----- Source data

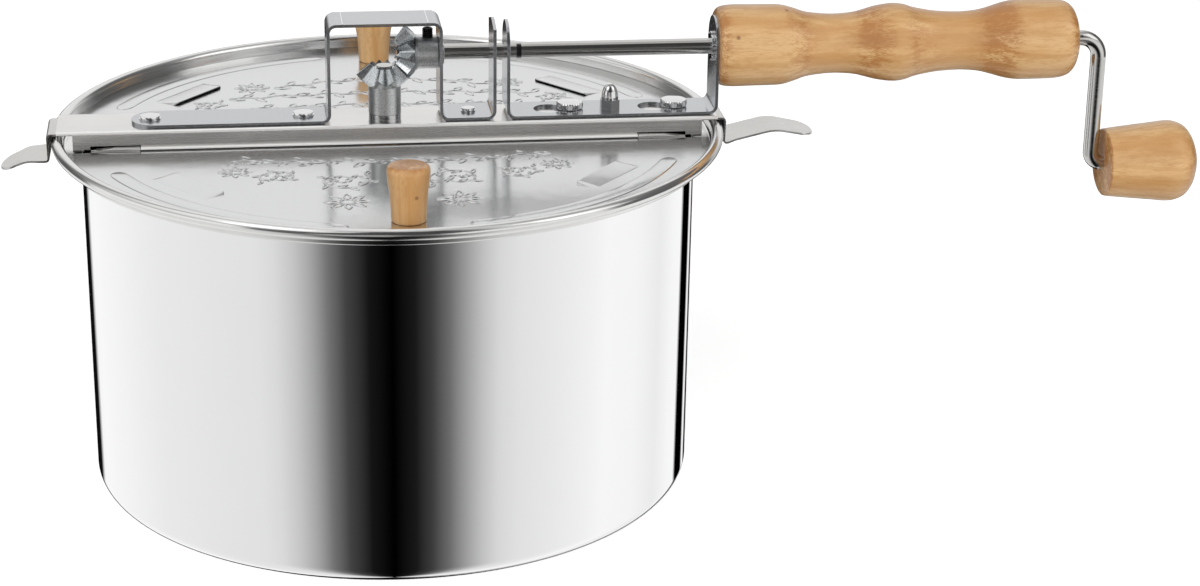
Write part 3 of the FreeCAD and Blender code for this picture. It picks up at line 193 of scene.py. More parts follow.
# %% [markdown]
# A turned grip shows how its blank lay in the tree. The growth rings are cylinders round a pith that
# lies outside the bar, so the lathe's waists and swells draw their own curved bands. The fibres are
# noise, drawn out along the grain. A small share of the undrawn place is added to them, because a
# real streak ends after a while. Knots are rare dots, one in some of the pattern's cells.

# %% Shader group: turned wood
turned_wood, given, result = new_group(
    "Turned wood", "ShaderNodeTree",
    [("Flow", VECTOR, (0.04, 1.0, 1.0)), ("Pith", VECTOR, (0.0, 0.0, 0.0)),
     ("Ring width", FLOAT, 2.6 * MM), ("Waver", FLOAT, 3.0 * MM), ("Seed", FLOAT, 0.0)],
    [("Rings", FLOAT), ("Fibres", FLOAT), ("Figure", FLOAT), ("Knots", FLOAT)])


def scaled(tree, vector, factor):
    """A vector made longer, which makes a pattern finer."""
    return add_node(tree, "ShaderNodeVectorMath", {"operation": "SCALE"}, _0=vector,
                    Scale=factor).outputs[0]


def spots_of(tree, vector, inner, outer):
    """Small round marks, one in some of the pattern's cells."""
    distance = add_node(tree, "ShaderNodeTexVoronoi", {"feature": "F1"}, Vector=vector,
                        Scale=1.0).outputs["Distance"]
    return add_node(tree, "ShaderNodeMapRange", {"interpolation_type": "SMOOTHSTEP"},
                    Value=distance, From_Min=inner, From_Max=outer, To_Min=1.0,
                    To_Max=0.0).outputs[0]


UNDRAWN_SHARE = 0.12
FINE_FIBRES, COARSE_FIBRES = 2600.0, 700.0  # fibres to the metre across the grain
FIGURE_SCALE, WANDER_SCALE, KNOT_SCALE = 130.0, 30.0, 52.0
spot = add_node(turned_wood, "ShaderNodeTexCoord").outputs["Object"]
seed = given.outputs["Seed"]
moved = add_node(turned_wood, "ShaderNodeVectorMath", {"operation": "SUBTRACT"},
                 _0=spot, _1=given.outputs["Pith"]).outputs[0]
drawn = add_node(turned_wood, "ShaderNodeVectorMath", {"operation": "MULTIPLY"},
                 _0=moved, _1=given.outputs["Flow"]).outputs[0]
wander = maths(turned_wood, "MULTIPLY", noise(turned_wood, moved, WANDER_SCALE, seed, 3.0),
               given.outputs["Waver"])
reach = add_node(turned_wood, "ShaderNodeVectorMath", {"operation": "LENGTH"},
                 _0=drawn).outputs["Value"]
years = maths(turned_wood, "DIVIDE", maths(turned_wood, "ADD", reach, wander),
              given.outputs["Ring width"])
swing = maths(turned_wood, "SINE", maths(turned_wood, "MULTIPLY", years, 2 * math.pi))
rings = add_node(turned_wood, "ShaderNodeMapRange", {"interpolation_type": "SMOOTHSTEP"},
                 Value=swing, From_Min=0.45, From_Max=1.0).outputs[0]
short_drawn = add_node(turned_wood, "ShaderNodeVectorMath", {"operation": "ADD"}, _0=drawn,
                       _1=scaled(turned_wood, moved, UNDRAWN_SHARE)).outputs[0]
fine = noise(turned_wood, scaled(turned_wood, short_drawn, FINE_FIBRES), 1.0, seed, 3.0)
coarse = noise(turned_wood, scaled(turned_wood, short_drawn, COARSE_FIBRES), 1.0, seed, 3.0)
fibres = maths(turned_wood, "MULTIPLY", maths(turned_wood, "ADD", fine, coarse), 0.5)
figure = noise(turned_wood, scaled(turned_wood, short_drawn, FIGURE_SCALE), 1.0, seed, 5.0)
knots = spots_of(turned_wood, scaled(turned_wood, moved, KNOT_SCALE), 0.02, 0.065)
for label, value in (("Rings", rings), ("Fibres", fibres), ("Figure", figure), ("Knots", knots)):
    turned_wood.links.new(value, result.inputs[label])
print(turned_wood.name, len(turned_wood.nodes), "nodes")

# %% [markdown]
# Metal is one recipe with different numbers. Its colour is what it mirrors back, so the base
# colour is pale, Metallic is one, and the roughness decides between a mirror and satin. The groups
# above move the roughness and the bump by small amounts, because an even roughness looks like
# plastic film. Each finish below states its own numbers.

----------

### Required task
Copy, please, exactly the lines that start at the first line of the data and end at the line containing "# real streak", both kept and no others.

### Right answer
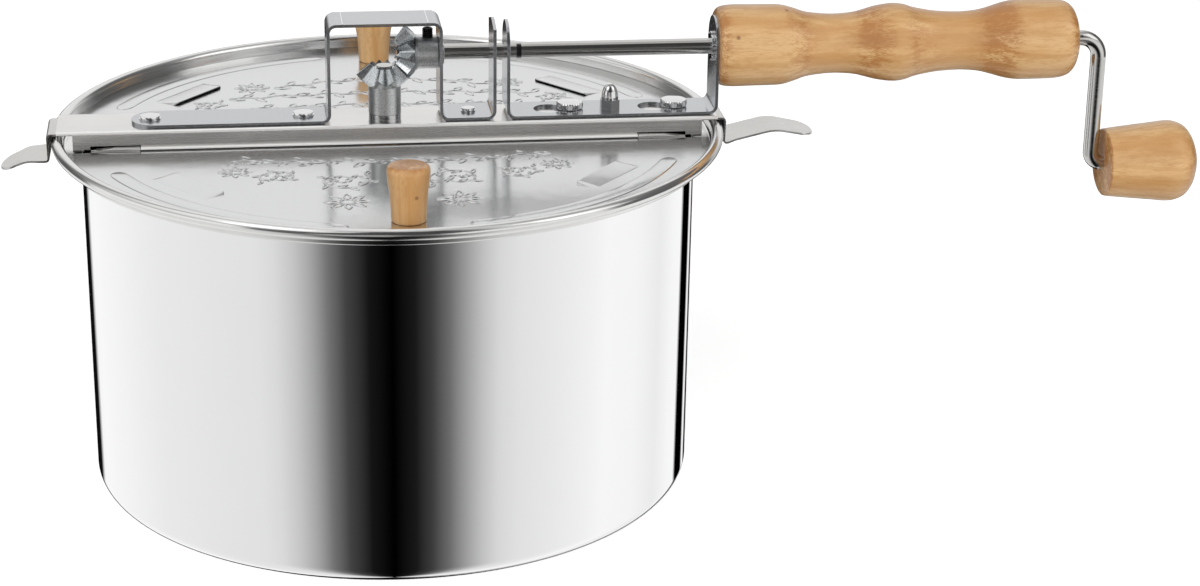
Write part 3 of the FreeCAD and Blender code for this picture. It picks up at line 193 of scene.py. More parts follow.
# %% [markdown]
# A turned grip shows how its blank lay in the tree. The growth rings are cylinders round a pith that
# lies outside the bar, so the lathe's waists and swells draw their own curved bands. The fibres are
# noise, drawn out along the grain. A small share of the undrawn place is added to them, because a
# real streak ends after a while. Knots are rare dots, one in some of the pattern's cells.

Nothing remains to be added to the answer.